If it's crap ... We'll tell you
When the government secretly hires a firm to produce a time-slowing device that would speed up a person's molecules so that they could travel at several times normal speed, a high school student ends up with the device and becomes the target of a manhunt to get it back.
Clockstoppers is the first feature film from director Jonathan Frakes
outside the Star Trek universe. The story revolves around a mysterious
watch with the power to speed the wearer's molecules and allow him to move faster than anything around him does. Scientist Earl Dopler sent a prototype of the device to friend and college professor George Gibbs to help him perfect the device. One afternoon, the watch accidentally falls into a broken toaster where George's son Zak picks up to take with him.
Zak has been trying to get a new foreign exchange student to go out with him. She finally agrees after he goes out of his way to stop some bullies from harassing her and agrees to have him come over to her house to help rake the lawn.
When he activates the watch, thinking it's a stopwatch, time slows suddenly and while taking the bag of leaves to the garbage can comes across a hissing possum. He pokes it and thinks it's dead and waltzes into Francesca's house to show her what he found that was invading the trash cans and his watch suddenly ends its time and everything goes back into standard motion. The possum isn't really dead and when he tries to explain, things get out of hand.
After figuring out what the watch does, Zak and friends go on the lam trying to escape the organization that's trying to get it back. They use similar watches, preventing him from using the watch as an escape mechanism.
Nickelodeon films, one of the production companies behind the film, have been known for good and bad movies throughout their feature film career and have managed to stumble across both an idea and a director that works. Frakes proved his capabilities with the feature film Star Trek: First Contact, a terrific film that shines among its fellow Star Trek films. Now, Frakes has branched further into the science fiction genre, stepping away from his small screen productions. He takes a potential childish and unemotional film, blends in the right amount of scientific explanation, avoids paradoxes adroitly and keeps the film excellently paced with plenty of room for enjoyment.
The performances are probably the weakest part of the film. Each actor does his very best to portray the characters realistically and perhaps their relative inexperience is a factor. Bradford has numerous credits to his short career, including Hackers, but smiles far too often for his characters needs and even when he's upset or angry, the tell-tale smile is nearby. Garcés tries her best, but with the broken English, she feels more like a caricature than a character, but she is awfully beautiful! The same goes for the third friend, Meeker, who is around for comic relief more than for dramatic necessity.

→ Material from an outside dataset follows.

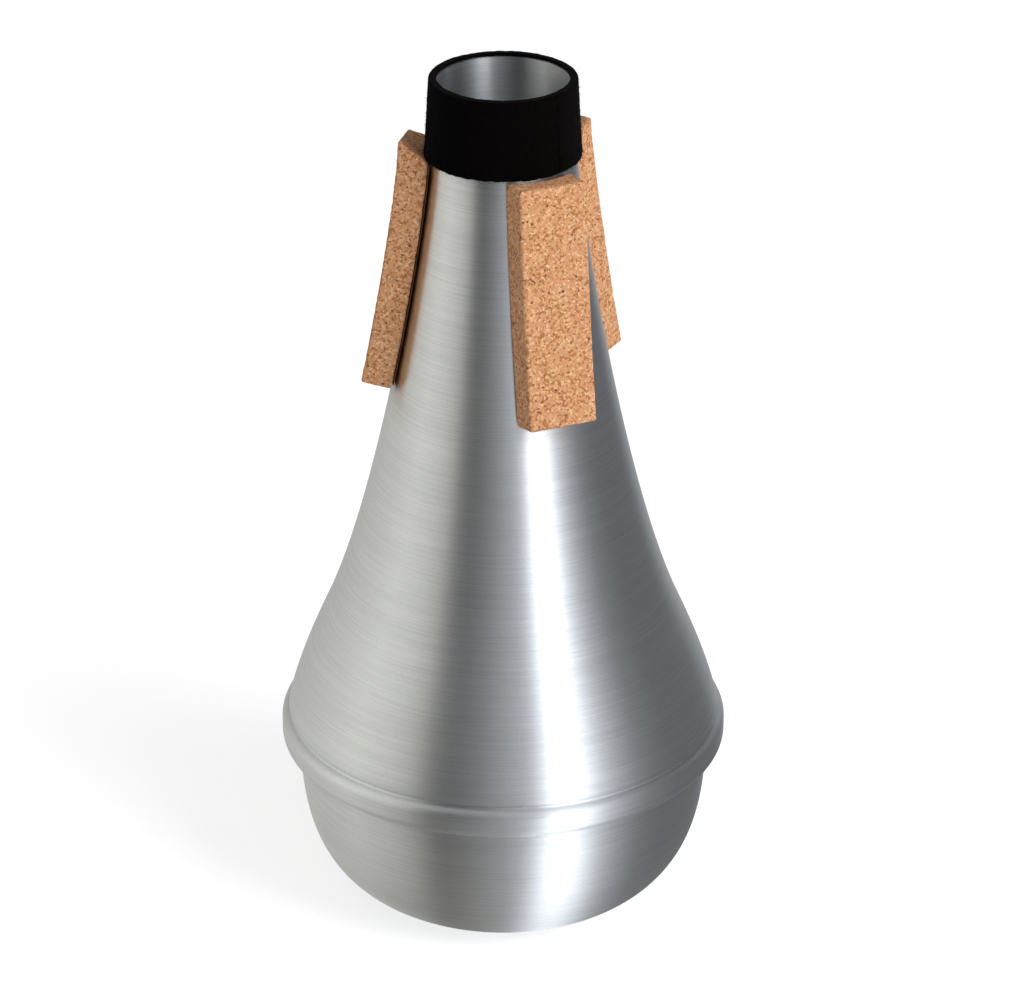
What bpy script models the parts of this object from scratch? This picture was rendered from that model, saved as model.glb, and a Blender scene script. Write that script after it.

Television actors Stewart and Julia Sweeney, as Zak's mom, are capable
actors in their own rights, but for Stewart, this was a step in the wrong direction as he bounces well over the top of good taste in his rather amorphous role.
The true prize of the picture is its slow-down visual effects. Using
technology first seen in commercials to stop the action and then using a composite image to allow actors to walk freely amongst stopped figures, was a bit troublesome at first, but as the film went on the effects were better. The most notable was the frozen water droplets hanging in air while the actors interacted with them. The effect was admirably done and important only to the magnificence of the experience.
Clockstoppers is most certainly made for teens, but adults will be able to sit back and enjoy the film without feeling talked down to.